Akimbo333 t1_itxr8w8 wrote

What are the benefits of this?


AdditionalPizza t1_ityza30 wrote

By adding RL algorithms into pre-teaining, the model is able to learn new tasks without having to offline fine tune it. So it's combining reinforment learning with a transformer. And another benefit is the transformer sometimes makes more efficient RL algorithms than the originals that it was trained with.

RL is reinforment learning, a machine learning technique, which is like giving a dog a treat when it does the right trick.

It's kind of hard to explain it simply, and I'm not qualified haha. But it's a pretty big deal. It's makes it way more "out of the box" ready.


Akimbo333 t1_itzw0hb wrote

That's awesome! Oh and I know that this might sound ignorant of me but what is a transformer?

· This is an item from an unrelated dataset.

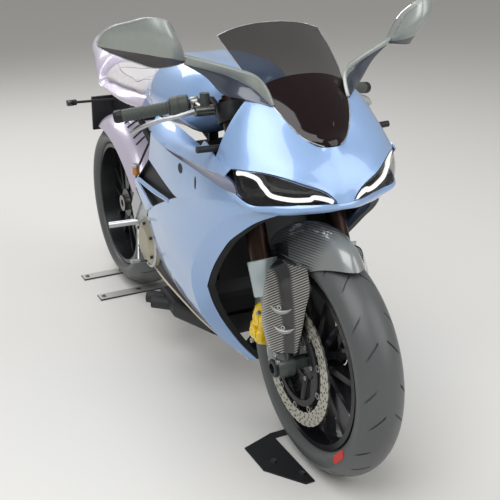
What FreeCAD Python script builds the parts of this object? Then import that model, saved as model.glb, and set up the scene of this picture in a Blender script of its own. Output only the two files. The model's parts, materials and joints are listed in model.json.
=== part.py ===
"""Sport bike, upright on its display stand, built as separate pieces in millimetres.

+X points forward, +Y to the bike's left and +Z up. The floor is z = 0, and x = 0 is
halfway between the front of the front tyre and the back of the rear tyre.
"""
import FreeCAD, Part
import math
import os
from FreeCAD import Base

# Wheels and steering geometry
WHEELBASE = 1400.0
FRONT_TYRE_R = 300.0
FRONT_TYRE_W = 120.0
FRONT_RIM_R = FRONT_TYRE_R - 74.0
FRONT_RIM_W = 96.0
REAR_TYRE_R = 316.0
REAR_TYRE_W = 190.0
REAR_RIM_R = REAR_TYRE_R - 88.0
REAR_RIM_W = 154.0
RIM_WALL = 7.0
RAKE_DEG = 24.0
TRAIL = 98.0

# Front fork, brakes and axle
FORK_SPREAD = 224.0
FORK_TUBE_R = 27.0
FORK_LEG_R = 22.0
FORK_TUBE_FOOT_Z = FRONT_TYRE_R + 220.0
FORK_COLLAR_R = 33.0
LOWER_YOKE_Z = 712.0
UPPER_YOKE_Z = 872.0
FORK_TOP_Z = UPPER_YOKE_Z + 36.0
YOKE_T = 28.0
STEM_R = 16.0
HEAD_TUBE_R = 30.0
FRONT_AXLE_R = 12.5
FRONT_AXLE_BORE_R = 8.5
FRONT_DISC_R = 160.0
FRONT_DISC_Y = 75.0
DISC_T = 5.0
DISC_BAND = 36.0
REAR_DISC_R = 122.0
REAR_DISC_Y = 30.0

# Rear end
REAR_AXLE_R = 20.0
REAR_AXLE_BORE_R = 14.0
PIVOT_BEHIND_FRONT_AXLE = 850.0
PIVOT_Z = 400.0
PIVOT_PIN_R = 12.0
LUG_INNER_Y = 74.0
LUG_T = 24.0
FRONT_SPROCKET_AHEAD = 62.0
ARM_INNER_Y = 102.0
ARM_W = 30.0
HUB_HOUSING_R = 72.0
CHAIN_Y = 142.0
CHAIN_PITCH = 15.875
REAR_TEETH = 42
FRONT_TEETH = 15
CHAIN_H = 14.0
CHAIN_W = 16.0

# Engine bay: the room that the front tyre needs in front of the radiator and engine
RADIATOR_BEHIND_TYRE = 38.0
RADIATOR_W = 256.0
ENGINE_BEHIND_TYRE = 110.0

# Bars, panels and running clearances
BAR_R = 11.0
GRIP_R = 17.0
BAR_END_Y = 368.0
PANEL_T = 4.0
SCREEN_T = 3.0
RUN_GAP = 0.1
SEAT_GAP = 0.3
TOOTH_GAP = 1.2
RESERVOIR_R = 16.0
RESERVOIR_H = 36.0
ROLLER_R = 5.0

# Number plate: how far its foot stands ahead of the tyre's rear edge and below the tyre's top
PLATE_AHEAD_OF_TYRE = 110.0
PLATE_BELOW_TYRE = 72.0
PLATE_W = 184.0

# Display stand
STAND_BAR_W = 50.0
STAND_BAR_T = 5.0
STAND_HALF = 215.0
STAND_LEFT = 260.0
STAND_BAR_AHEAD = 120.0
STAND_BAR_BEHIND = 100.0
FLOOR_PLATE_T = 4.0

# Side stand
SIDE_STAND_L = 205.0

FRONT_X = (WHEELBASE + REAR_TYRE_R - FRONT_TYRE_R) / 2
REAR_X = FRONT_X - WHEELBASE
RAKE = math.radians(RAKE_DEG)
STEER_UP = Base.Vector(-math.sin(RAKE), 0, math.cos(RAKE))
STEER_FOOT_X = FRONT_X + TRAIL
AXLE_OFFSET = FRONT_TYRE_R * math.sin(RAKE) - TRAIL * math.cos(RAKE)
REAR_SPROCKET_R = CHAIN_PITCH / (2 * math.sin(math.pi / REAR_TEETH))
FRONT_SPROCKET_R = CHAIN_PITCH / (2 * math.sin(math.pi / FRONT_TEETH))
PIVOT_X = FRONT_X - PIVOT_BEHIND_FRONT_AXLE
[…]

AdditionalPizza t1_iu048nq wrote

A large language model is a transformer. An LM has tokens which are basically parts of words, like syllables and punctuation/spaces. During training it forms parameters from data. The data isn't saved, just the way it relates tokens to other tokens. If it were connect the dots, the dots are tokens and parameters are the lines. You type out a sentence, which is made of tokens and it spits out tokens. It predicts what tokens to return to you by the probability it learned of one token most likely following another. So it has reasoning based on the parameters during training, and some "policies" its given during pre-training.

I think that's a valid way to describe it in simple terms.